[Entries with model source code]
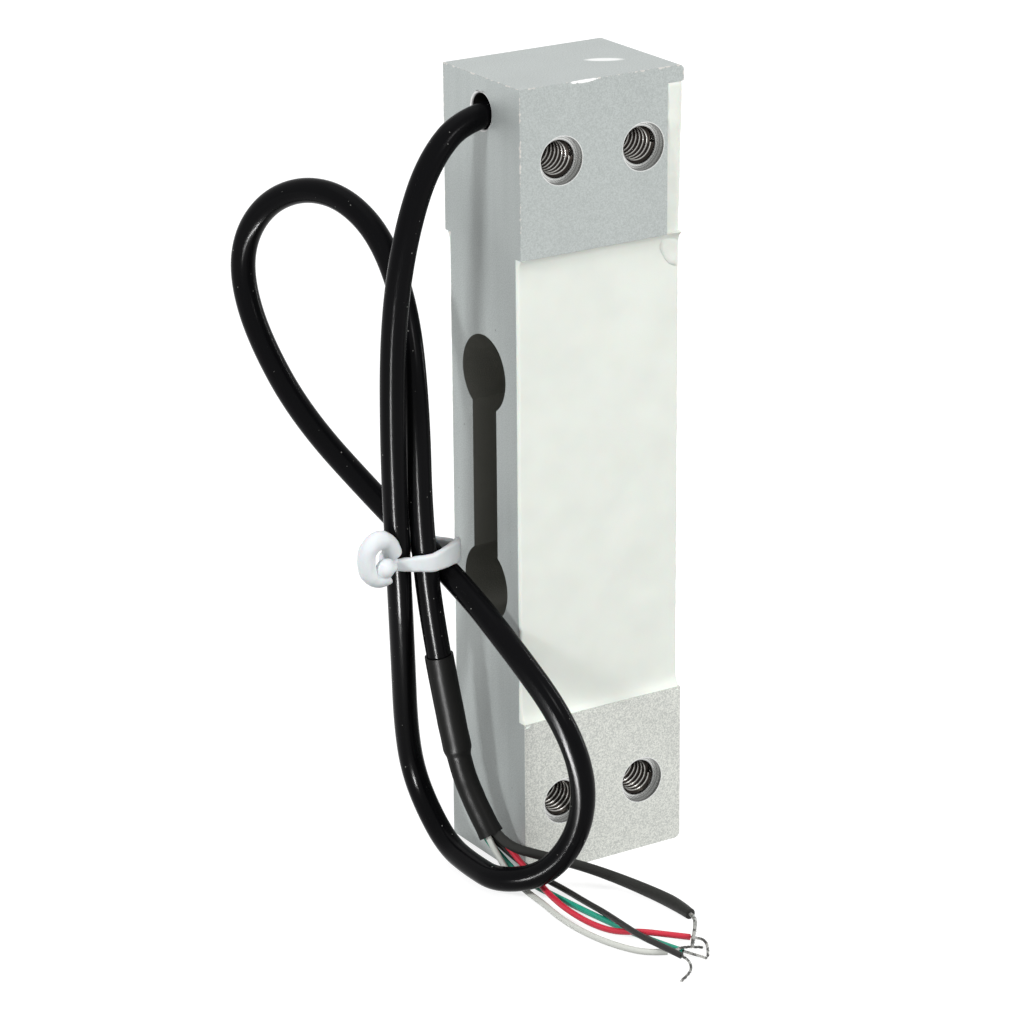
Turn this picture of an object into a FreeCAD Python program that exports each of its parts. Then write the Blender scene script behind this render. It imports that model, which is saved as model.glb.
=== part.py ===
"""Single point load cell: an aluminium bending bar with bonded strain gauges and a cable.

Millimetres. +Z runs along the bar, the front face looks towards -Y and the cable leaves
on the -X side. The origin is the middle of the bar's bottom end.
"""
import FreeCAD, Part
import math
import os

V = FreeCAD.Vector

# ---- bar ---------------------------------------------------------------------------------
BAR_LENGTH = 130.0
BAR_WIDTH = 30.0
BAR_THICKNESS = 22.0
CORNER_RADIUS = 1.0            # rounded end corners on the +X side only
END_BLOCK_LENGTH = 26.75       # full-thickness block at each end
RECESS_DEPTH = 1.55            # gauge recess milled in the front and the back face

# ---- double-bore cut-out, straight through in X ------------------------------------------
CUTOUT_BORE = 12.6
CUTOUT_BORE_SPACING = 35.0
CUTOUT_SLOT_WIDTH = 7.0

# ---- bolt holes, straight through in Y -----------------------------------------------------
BOLT_HOLE = 6.0                # outside diameter of the M6 thread
BOLT_SPACING = BAR_WIDTH / 2
BOLT_END_DISTANCE = 12.0
BOLT_RELIEF = 7.6              # plain counterbore at each mouth
BOLT_RELIEF_DEPTH = 1.2

# ---- cable entry and lead channel ----------------------------------------------------------
CABLE_HOLE = 5.6
CABLE_HOLE_END_DISTANCE = 5.5
CHANNEL_DEPTH = BAR_WIDTH / 10  # pocket in the +X side, from the cable hole to the recesses
CHANNEL_CLEARANCE = 0.1        # pocket end above the cable hole

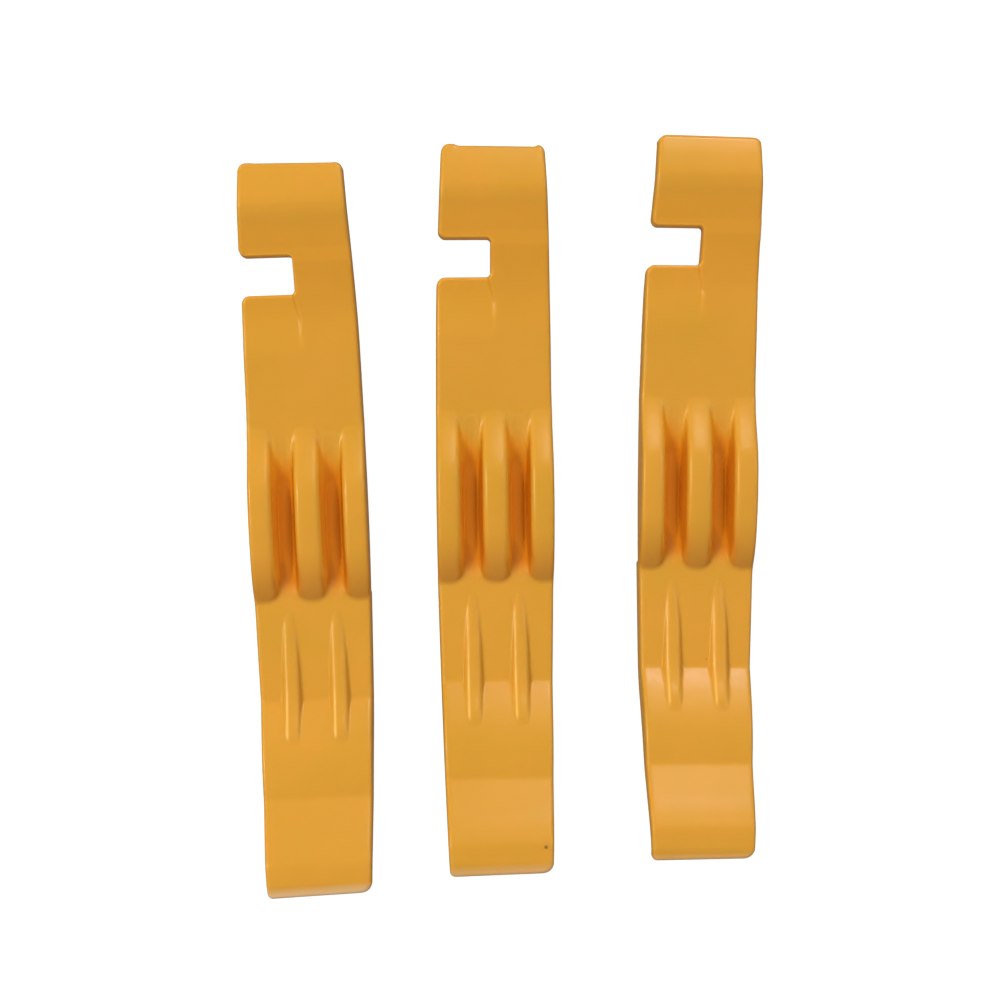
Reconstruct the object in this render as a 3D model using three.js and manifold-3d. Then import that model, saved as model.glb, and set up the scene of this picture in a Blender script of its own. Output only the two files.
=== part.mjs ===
// Set of three identical one-piece plastic bicycle tyre levers, lying side by side.
// Millimetres, +Z up. The levers lie on z = 0, spoke-hook end towards +Y, spoon tip towards -Y.
// Left is -X and right is +X. Each lever is shaped about its own origin, then placed.
import * as THREE from 'three';
import { mergeVertices } from 'three/addons/utils/BufferGeometryUtils.js';
import Module from 'manifold-3d';

const wasm = await Module();
wasm.setup();

// ---------------------------------------------------------------- stations along a lever
const LENGTH = 118.6;
const STATIONS = 118; // s = 0 at the hook end, s = STATIONS at the spoon tip, evenly spread
const yAt = (s) => LENGTH * (0.5 - s / STATIONS);

// ---------------------------------------------------------------- plan outline
// [s, half width]
const HALF_WIDTH = [
  [0, 8.42], [5, 8.68], [10, 8.94], [15, 9.18], [20, 9.38], [25, 9.54],
  [30, 9.64], [40, 9.76], [50, 9.88], [58, 9.92], [66, 9.88], [74, 9.76],
  [82, 9.6], [90, 9.42], [98, 9.21], [106, 8.95], [112, 8.72], [118, 8.47],
];
// stations where the outline has a point, besides its corners
const LEFT_ABOVE_NOTCH = [5, 9.5];
const LEFT_BELOW_NOTCH = [28, 35, 43, 52, 60, 68, 76, 84, 92, 100, 108];
const RIGHT_FROM_TIP = [108, 100, 92, 84, 76, 68, 60, 52, 43, 35, 28, 20, 12, 6];
const END_SKEW = 0.14; // in stations: the right side is shorter by this at each end, the left longer
const CORNER_RADIUS = { headLeft: 1.3, headRight: 1.1, tipLeft: 0.9, tipRight: 1.6 };
const CORNER_STEPS = 5;

// spoke hook: a notch cut in from the left edge
const NOTCH_S0 = 14.6;
const NOTCH_S1 = 20.45;
const NOTCH_X = -0.5; // inner wall
const NOTCH_RADIUS = { mouthHead: 1.3, inner: 0.6, mouthBelow: 1.6 };

// ---------------------------------------------------------------- side profile
// [s, z] runs that meet in sharp creases
const TOP_RUNS = [
  [
    [-0.3, 13.55], [0, 13.6], [1.6, 13.85], [3.2, 14.05], [6.3, 14.2], [8.2, 13.85],
    [10.0, 13.15], [14.6, 11.2], [20.3, 8.8], [24.1, 7.6], [30.1, 6.6], [36.2, 5.7],
    [42.3, 4.9], [49.5, 4.3], [56.8, 3.9], [64.0, 3.6], [71.2, 3.4],
  ],
  [[71.2, 3.4], [87.5, 3.4]],
  [
    [87.5, 3.4], [89.3, 4.37], [91.2, 5.26], [93.6, 6.19], [96.6, 7.06], [99.5, 7.58],
    [102.9, 7.8],
  ],
  [
    [102.9, 7.8], [103.6, 8.1], [107.2, 9.72], [110.9, 11.4], [113.2, 12.1], [115.7, 12.15],
    [118, 11.55], [118.3, 11.45],
  ],
];
const BOTTOM_RUNS = [
  [
    [-0.3, 11.0], [3.2, 11.5], [6.3, 11.5], [10.0, 10.4], [14.6, 8.4], [20.3, 6.0],
    [24.1, 4.6], [30.1, 3.4], [36.2, 2.4], [42.3, 1.5],
  ],
  [[42.3, 1.5], [43.9, 0.3], [44.6, 0]],
  [[44.6, 0], [87.8, 0]],
  [
    [87.8, 0], [90.7, 0.6], [93.6, 1.8], [96.6, 3.1], [99.5, 4.1], [103.6, 5.2],
    [107.2, 6.9], [110.9, 8.8], [113.7, 10.0], [115.7, 10.3], [118, 10.0], [118.3, 9.95],
  ],
];
const TOP_SPACING = 2.6; // aimed-at spacing of the sampled points, in stations
const BOTTOM_SPACING = 2.8;

// prisms run past the lever, and the plan outline trims them or the cut passes clear
const PAST_SIDE = 12;
const PAST_TOP = 20;
const BELOW_PLAN = -2;

// ---------------------------------------------------------------- features on the top
// three fins standing on the concave face: one down the middle, one along each side
const FIN_TOP = [ // [s, z]
  [41.8, 3.0], [42.3, 4.88], [43.1, 5.05], [45.0, 5.4], [47.0, 5.92], [49.0, 6.53],
  [51.0, 7.08], [52.5, 7.28], [54.0, 7.34], [56.8, 7.28], [60.8, 6.9], [63.9, 6.38],
  [66.5, 5.72], [68.6, 4.87], [70.0, 4.1], [71.0, 3.4], [71.3, 3.0],
];
const FIN_BASE = [[71.0, 2.6], [42.1, 2.6]]; // [s, z], sunk into the plate
const FIN_SPACING = 1.5;
const FIN_MIDDLE_HALF = 2.1;
const FIN_OUTER_X = 5.9; // inner faces of the side fins

// two slots between the fins, with concave floors
const SLOT_FLOOR = [ // [s, z]
  [43.0, 4.95], [46.0, 4.25], [48.0, 3.65], [50.0, 2.9], [52.0, 2.2], [54.0, 1.65],
  [56.0, 1.34], [58.0, 1.25], [61.5, 1.25], [63.5, 1.5], [66.0, 2.2], [68.5, 2.98],
  [70.6, 3.55],
];
const SLOT_OPEN = [[70.6, 9], [43.0, 9]]; // [s, z], closes the cut above the fins
const SLOT_SPACING = 2.2;
const SLOT_X = 4.0;
const SLOT_HALF = 1.9;

// two low ribs running on from the slots, rising towards the spoon
const RIB_TOP = [ // [s, z]
  [72.9, 3.1], [73.1, 3.45], [75.2, 3.68], [80.0, 4.02], [87.3, 4.6], [89.5, 5.1],
  [91.5, 5.82], [93.0, 6.2], [94.3, 6.4],
];
const RIB_BASE = [[94.3, 5.4], [93.6, 4.4], [88.6, 2.6], [72.9, 2.6]]; // [s, z], inside the plate
const RIB_X = 3.95;
const RIB_HALF = 1.3;

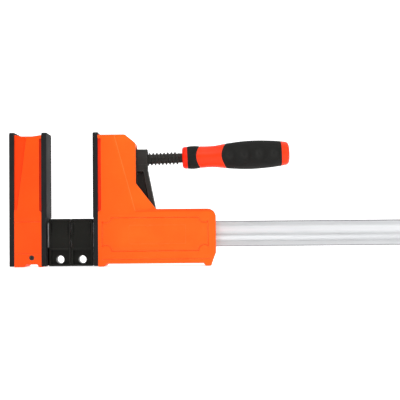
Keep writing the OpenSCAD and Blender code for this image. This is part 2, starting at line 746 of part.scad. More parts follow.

[Required task] Retype the records above, but only those lines that fall between the line containing "Reconstruct the object" and the line containing "const yAt = (s)", with both of those lines included, exactly as written.

[Written solution]
Reconstruct the object in this render as a 3D model using three.js and manifold-3d. Then import that model, saved as model.glb, and set up the scene of this picture in a Blender script of its own. Output only the two files.
=== part.mjs ===
// Set of three identical one-piece plastic bicycle tyre levers, lying side by side.
// Millimetres, +Z up. The levers lie on z = 0, spoke-hook end towards +Y, spoon tip towards -Y.
// Left is -X and right is +X. Each lever is shaped about its own origin, then placed.
import * as THREE from 'three';
import { mergeVertices } from 'three/addons/utils/BufferGeometryUtils.js';
import Module from 'manifold-3d';

const wasm = await Module();
wasm.setup();

// ---------------------------------------------------------------- stations along a lever
const LENGTH = 118.6;
const STATIONS = 118; // s = 0 at the hook end, s = STATIONS at the spoon tip, evenly spread
const yAt = (s) => LENGTH * (0.5 - s / STATIONS);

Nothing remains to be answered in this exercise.